When local organizations switch affiliation it's usually due to financial and/or administrative issues that are mostly invisible to the teams. Does it really matter as long as there is quality ball to be played?
Last edited by RJM
Our organization has evaluated Nations Baseball and considers it to be more of a money making operation than one that will benefit players. In fact USSSA is cheaper and has more tournaments than Nations. What we found was that Nations was pretty underhanded when it came to entering the Columbus market. We asked ourselves why some one would leave an already established program instead of making improvements. We came to the realization that it came down to money. In our case we were unhappy with the local league not USSSA. The local league and the cronies getting rich off kids was the one switching to Nations. It was a perfect time to shuck the problem and put the kids first again. USSSA offers insurance and a way for teams to communicate. Why pay for more when all that matters is a baseball diamond and kids to play? Nations is nonsense. Anyone can see through the veil if you look hard enough. "warningtrack" is right on track.
Don't know anything about Nations, but as a travel team, we played tournaments with a whole bunch of different sanctioning bodies. We played USSSA, Triple Crown, BPA, CABA among others. The problem we had with USSSA was roster restrictions.

We had a situation where we played a tournament early in the spring. We did not have our roster set (in our minds) as some kids were still playing school ball and had not given us an answer yet (we were a 14 yr. old team). Anyway, we played in this tournament, lost in the 1st round of bracket, came in something like 5th place. Top two teams were to be given a World Series berth. When you earn a berth, I think you are allowed 3 roster changes. Well, apparently three teams who finished ahead of us had already secured a berth, so they gave one to us. Never even told us. Coach was making some changes later in the year and got locked out due to the roster restrictions. They would not work with us at all. We even told them they could take back the berth and we would re earn it again. NOPE. We were stuck and basically couldn't play any more USSSA tournaments.

If you are anticipating any roster changes during the year, be careful about entering an early USSSA tournament. You may fall into a berth and a roster lock out without actually "earning" a berth.

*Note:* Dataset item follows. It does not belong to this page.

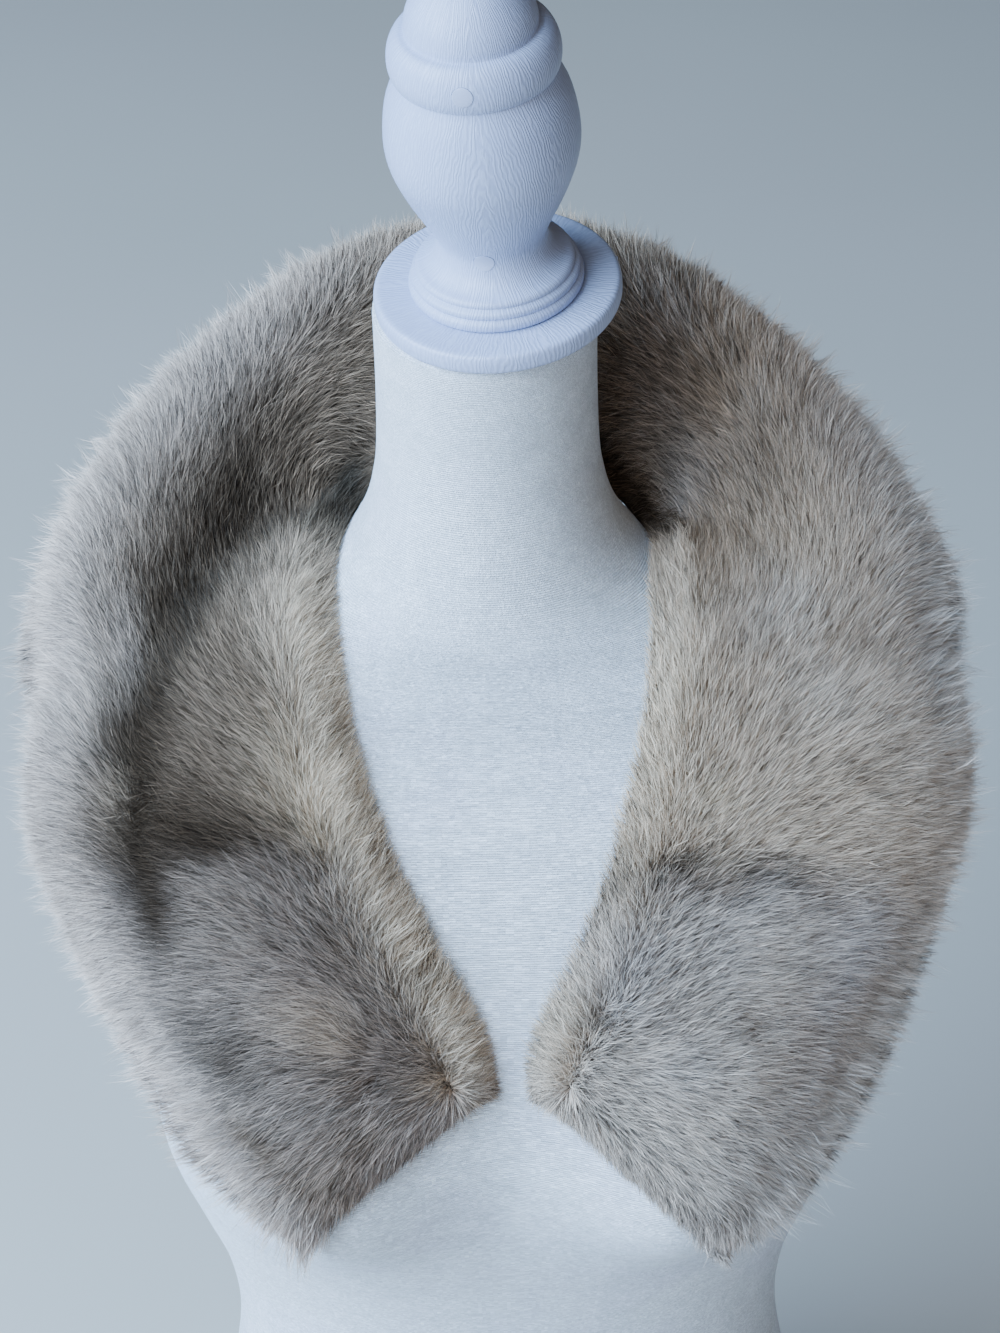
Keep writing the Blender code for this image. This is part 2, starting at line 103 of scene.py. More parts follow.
CAP_PROFILE = (  # radius, height along the leaned axis
    (0.0, -9.0),
    (44.0, -9.0),
    (47.2, -8.7),
    (48.7, -7.4),
    (49.0, -5.2),
    (49.0, -3.2),
    (48.5, -1.1),
    (47.1, -0.1),
    (44.0, 0.0),
    (0.0, 0.0),
)
FINIAL_PROFILE = (
    (0.0, 0.3),
    (33.6, 0.3),
    (34.4, 1.2),
    (34.5, 3.4),
    (33.4, 4.9),
    (32.8, 5.3),
    (33.2, 6.3),
    (33.0, 7.9),
    (31.6, 9.0),
    (31.1, 9.4),
    (31.3, 10.6),
    (30.3, 12.0),
    (27.6, 13.2),
    (24.6, 15.6),
    (22.5, 19.0),
    (21.6, 23.0),
    (22.3, 27.0),
    (25.0, 33.0),
    (29.0, 41.0),
    (33.2, 50.5),
    (36.4, 60.0),
    (37.6, 69.0),
    (36.9, 79.0),
    (34.9, 88.5),
    (30.8, 98.4),
    (31.5, 99.4),
    (32.5, 102.0),
    (32.9, 105.8),
    (32.3, 110.4),
    (30.4, 114.6),
    (27.8, 117.0),
    (25.4, 117.6),
    (25.2, 120.5),
    (24.2, 125.0),
    (21.8, 130.0),
    (18.2, 135.0),
    (13.2, 139.5),
    (7.0, 142.6),
    (0.0, 143.8),
)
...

On the other hand, USSSA is the only organization that I know of that keeps track of their tournaments, schedules, assigns a point system and ranks teams. That is pretty cool. Only drawback is the roster restriction especially early in the year before you are all set.
USSSA is a solid affiliation. Their Elite 24 is one of the most sought after berths in the country, by all age groups. They have been around quite awile and have a solid history of hosting quality tournaments.

From looking at the Nations site, I have come to the conclusion that the Tx state director, (no names mentioned) was a control freak. After some ill advised moves that he made this past summer. Changes were coming "in USSSA Texas anyway". Someone got wind of this and broke out of the corral "went mustang". "So to speak".

I'm in total agreement with shortstop27's assessment of the affiliation and their leadership.
Last edited by Old School79
Old School- We've been to the Elite 24 three straight years with five teams. I wanted to give it one more try last summer but I won't do it anymore. The combination of the inept USSSA guys (not just inept but dishonest regarding ineligible teams at the elite) and the greed of "the Disney experience" exponentially made for a horrible experience. Combine that with the constant rain delays and you have a horrible tournament.